Clinicians performed head and neck, and chest/abdomen/pelvis scans in patients with reduced kidney function using a limited amount of iodinated contrast. The patients originally wouldn’t have been candidates for a contrast-enhanced CT scan, needing to receive a noncontrast CT, and, depending on the findings, would have required a follow-up scan on another imaging modality such as MRI or ultrasound. The ability to scan these patients with low volumes of contrast helped with the clinical diagnosis and reduced the overall imaging costs by reducing follow-up scans on other modalities.
Spectral CT’s Clinical and Economic Impact
Study findings revealed that the 30 patients who received a noncontrast CT would need additional diagnostic tests, including one follow-up MRI and two ultrasound scans within a period of three months. This would result in an additional average cost of $453 in the group of patients using noncontrast CT as compared with those scanned with the SDCT. Also, the need for additional follow-up scanning would add additional time to diagnosis. The use of contrast enhancement on CARTI’s SDCT reduced the time to diagnosis of those patients from 100 days to 66 days, a reduction of 34% (this was calculated using the actual exam dates).

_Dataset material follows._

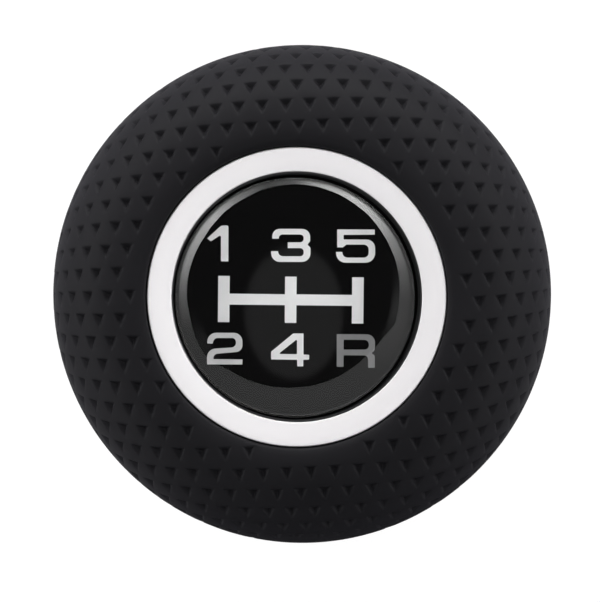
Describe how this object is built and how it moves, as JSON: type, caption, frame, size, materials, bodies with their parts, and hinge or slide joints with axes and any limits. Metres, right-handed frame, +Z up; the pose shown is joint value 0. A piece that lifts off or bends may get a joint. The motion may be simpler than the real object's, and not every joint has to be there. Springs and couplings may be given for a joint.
{
  "type": "gear shift knob",
  "caption": "Round gear shift knob with a pitted soft grip, a flat satin ring round a domed shift-pattern emblem, and a neck with a threaded socket for the lever.",
  "frame": {"origin": "centre of the base, where the neck's flat lower end stands", "axes": "+Z up along the lever's axis, towards the emblem; +Y towards the top of the shift pattern; +X towards its right"},
  "size_m": [0.05, 0.05, 0.054],
  "materials": {
    "grip": "matte, fine grain",
    "ring": "satin, turned",
    "tape": "matte",
    "lens": "clear, polished",
    "print": "silver ink",
    "plate": "gloss black",
    "foam": "closed-cell foam",
    "core": "moulded, glass filled",
    "steel": "zinc plated",
    "brass": "turned",
    "damping": "matte",
    "collar": "satin moulded"
  },
  "bodies": {
    "root": {"grip_cover": "grip", "trim_ring": "ring", "ring_tape": "tape", "lens_dome": "lens", "gate_marks": "print", "emblem_plate": "plate", "emblem_pad": "foam", "core_cap": "core", "core_body": "core", "cap_screws": "steel", "counterweight": "steel", "foam_ring": "foam", "thread_bush": "brass", "damping_sleeve": "damping", "stop_pad": "damping", "snap_ring": "steel", "neck_collar": "collar"}
  },
  "joints": []
}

The clinical and economic impact seen at CARTI can be applied to a larger health system. A large health system or integrated diagnostic network (IDN) performs an average of 400,000 total CT scans annually. If 5% of those scans were patients with reduced renal function, that would represent about 20,000 scans. Applying the methodology mentioned above, significant economic benefits can be realized at an IDN level based on the average savings of $453 in the cohort with noncontrast scans, based on the average Medicare reimbursement cost of MRI ($1,109.43) and ultrasound ($124.09).

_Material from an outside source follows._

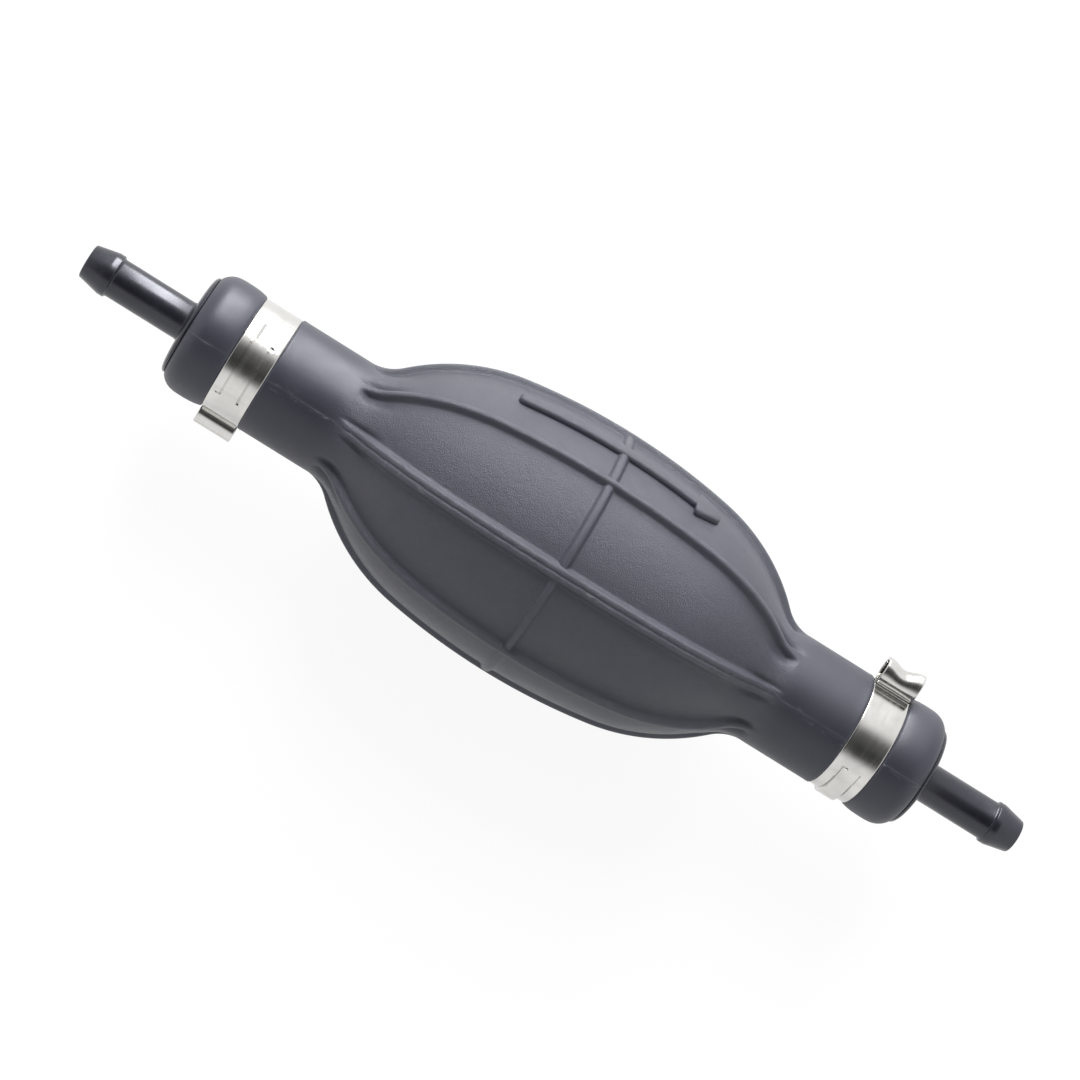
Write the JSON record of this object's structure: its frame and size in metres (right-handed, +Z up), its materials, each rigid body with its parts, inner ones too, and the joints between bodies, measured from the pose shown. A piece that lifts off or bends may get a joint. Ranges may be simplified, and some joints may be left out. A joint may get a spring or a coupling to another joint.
{
  "type": "siphon bulb pump",
  "caption": "Hand-squeezed siphon and fuel primer bulb: ribbed rubber body, barbed hose tails held by ear clamps, and a spring-loaded check valve inside each neck.",
  "frame": {"origin": "centre of the bulb, on the pump's long axis, which is also the centre of the bounding box", "axes": "+X along the pump in the direction of flow, from the inlet barb to the outlet barb; +Z up when the pump lies on two of its ribs"},
  "size_m": [0.19, 0.048, 0.048],
  "materials": {
    "bulb_rubber": "moulded rubber, dark blue-grey, satin with faint scuffs",
    "fitting_plastic": "moulded plastic, black, glossy",
    "clamp_steel": "stamped stainless strip, bright",
    "valve_plastic": "moulded acetal, natural white",
    "poppet_plastic": "moulded acetal, black",
    "seal_rubber": "moulded nitrile rubber, black",
    "spring_steel": "drawn stainless wire"
  },
  "bodies": {
    "pump": {"rubber_bulb": "bulb_rubber", "inlet_barb_fitting": "fitting_plastic", "outlet_barb_fitting": "fitting_plastic", "inlet_ear_clamp": "clamp_steel", "outlet_ear_clamp": "clamp_steel", "inlet_valve_seat": "valve_plastic", "inlet_valve_cage": "valve_plastic", "inlet_valve_spring": "spring_steel", "outlet_valve_seat": "valve_plastic", "outlet_valve_cage": "valve_plastic", "outlet_valve_spring": "spring_steel"},
    "inlet_poppet": {"inlet_valve_poppet": "poppet_plastic", "inlet_poppet_seal": "seal_rubber"},
    "outlet_poppet": {"outlet_valve_poppet": "poppet_plastic", "outlet_poppet_seal": "seal_rubber"}
  },
  "joints": [
    {"name": "inlet_valve_open", "type": "slide", "parent": "pump", "child": "inlet_poppet", "axis": [1, 0, 0], "range_m": [0, 0.002], "stiffness_N_per_m": 80, "springref_m": -0.002, "deforming": ["inlet_valve_spring"]},
    {"name": "outlet_valve_open", "type": "slide", "parent": "pump", "child": "outlet_poppet", "axis": [1, 0, 0], "range_m": [0, 0.002], "stiffness_N_per_m": 80, "springref_m": -0.002, "deforming": ["outlet_valve_spring"]}
  ]
}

SDCT’s ability to generate spectral results, such as MonoE, enables the scanning of patients with high risk for CIN using iodinated contrast, boosting iodine signal and allowing for improved visualization of structures at low volumes of iodinated contrast. The use of contrast on these patients improves the clinician’s ability to identify and delineate lesions and structures in solid organs, thereby reducing the need for additional scanning.
As the health care industry shifts toward a value-based care model, SDCT will continue to gain popularity with clinicians as it allows scanning on an expanded patient population and enables contrast-enhanced scanning on a patient population that would not have been otherwise eligible to receive contrast. By reducing diagnosis time, decreasing the number of follow-up scans, and cutting costs, health care professionals are able to provide patients with the best quality care while improving outcomes.
Results from case studies are not predictive of results in other cases. Results in other cases may vary.
— Don Norwood, MD, MBA, is a staff radiologist at CARTI Cancer Center. Isaac Filat, MA, HSM, CNMT, ARRT (N), is director of imaging at CARTI. Fieke Snijders is CoE lead, health care analytics at Philips Enterprise Information Management. Ekta Dharaiya, MS, is a clinical scientist at Philips Healthcare.